謎解き系のアドベンチャーゲームとかは、謎が解けないとそこで完全に行き詰まってしまうわけです。あるいは降参ボタンを押して作者に答えを教えてもらうしかありません。ゲームブックなら、自力で本を読むという作業を経て答えにたどり着き、もしかしたらなぜそれが正解なのかにも思いが至るかもしれません。これは、ゲームブック以外では味わえない感覚と言えるのではないでしょうか。
(6)フラグチート
必要なアイテムがないのに、ある振りをして進めることです。
こうなると完全に「ずる」ですよね。
戦闘で死ぬのでなく、アイテム不足でデッドエンドになるわけですから、それまで読者が通ってきた道筋に何らかの間違いがあったわけです。
店で買うアイテムを間違えたというならともかく、正規のプレイで見たこともないアイテムを実は持っていたことにするとなると、ストーリー的にも整合性が取れなくなることがあります。
まあ、これはあまりお勧めできない「ずる」になるかなあ。
とにかくどうしてもエンディングが見たい方向けです。
(7)ワープ
指示されていないパラグラフに飛ぶことです。
これはもはや攻略とは言えません。禁じ手です。
でも、長い作品の場合、ふとパラパラとめくっていて気になるパラグラフが見つかることってありますよね?ついそこからプレイしてみたくなることも。。。
ちょっとだけ、覗いてみるのは、ありかもしれませんね。
作品によっては、ワープ専用のパラグラフが用意されているものもあります。
大抵はチート対策のちょっとしたジョークになっていて、例えば「君は遂に財宝にたどり着いた!」→「引っかかったな。このパラグラフには絶対にたどり着けないはずだ。ずるはやめたまえ!」みたいな展開です。まあ、ずるをすることで初めて楽しめるパラグラフであるとも言えます。

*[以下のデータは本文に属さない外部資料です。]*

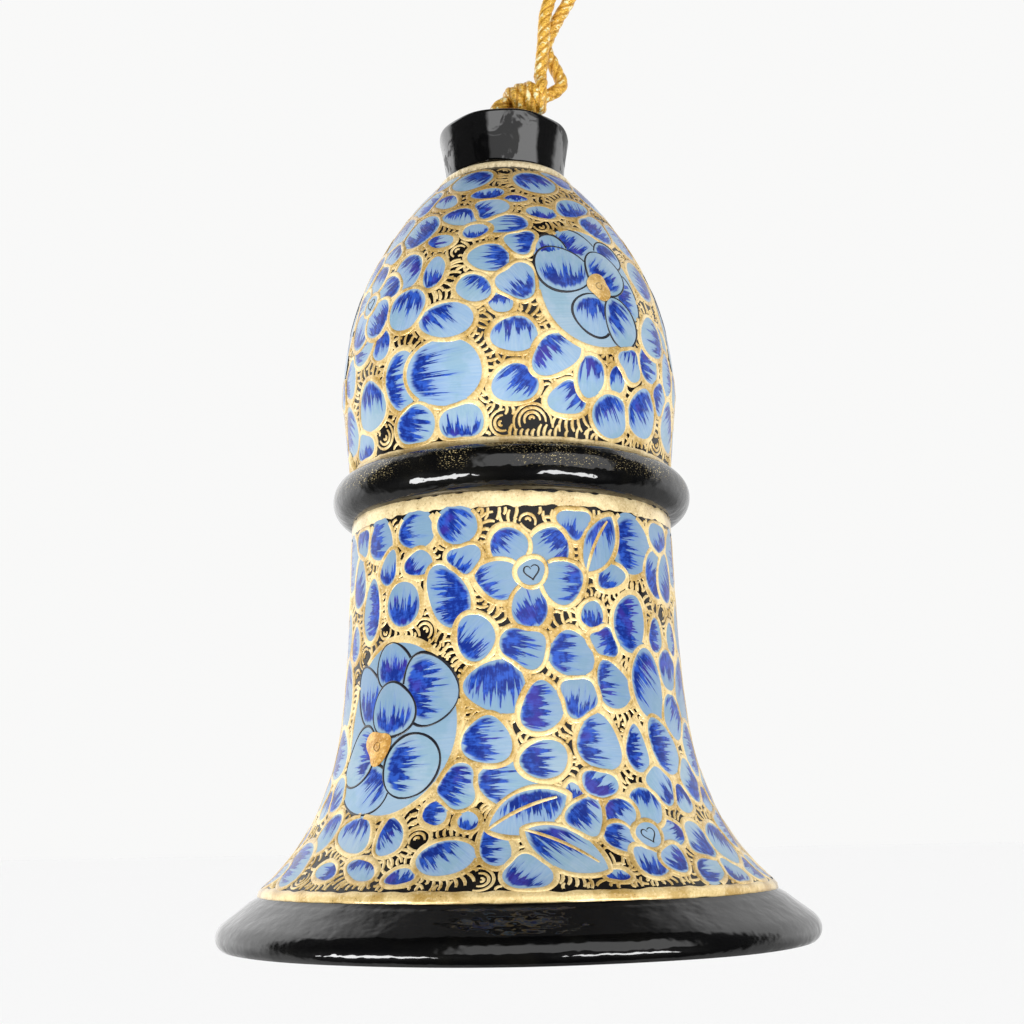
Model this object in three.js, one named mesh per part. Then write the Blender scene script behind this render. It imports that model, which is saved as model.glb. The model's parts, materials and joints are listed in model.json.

さらに、詳細は言えませんが、ワープを攻略に取り込んだゲームブック作品も存在します。
(8)チャート解析
頭からお尻まで読み解いて、フローチャートを作ることです。
もはや「ずる」ではなく、「ハッキング」ですね。
どうしても攻略できない高難度のゲームブックに対して行うこともありますが、どちらかというと「研究」目的の方が多いかと思います。
私もこのブログで幾つかお示ししていますが、チャート解析することによってゲームブックの構造が可視化され、作者の思惑や作品のキモがより明確になります。作品の寿命を使い尽くすことになりますが、ある意味究極の楽しみ方でもあります。
手軽に解析ができるのもゲームブックの良いところですね。コンピュータゲームでは困難ですし場合によっては法に触れるおそれがありますから。
いかがだったでしょうか?
あえて「ずる」という書き方をしましたが、私自身は、読者が「ずる」ができるのもゲームブックの醍醐味だと思っています。
ソーサリアンTEXTはネット上のゲームブックですが、パラメータチートや無敵モードを人力でできる仕様になっています。これにより読者は気楽に攻略ができ、作者もオリジナルのルールを導入しやすくなっています。
各々が自分に合ったやり方で楽しむのが良いと思います。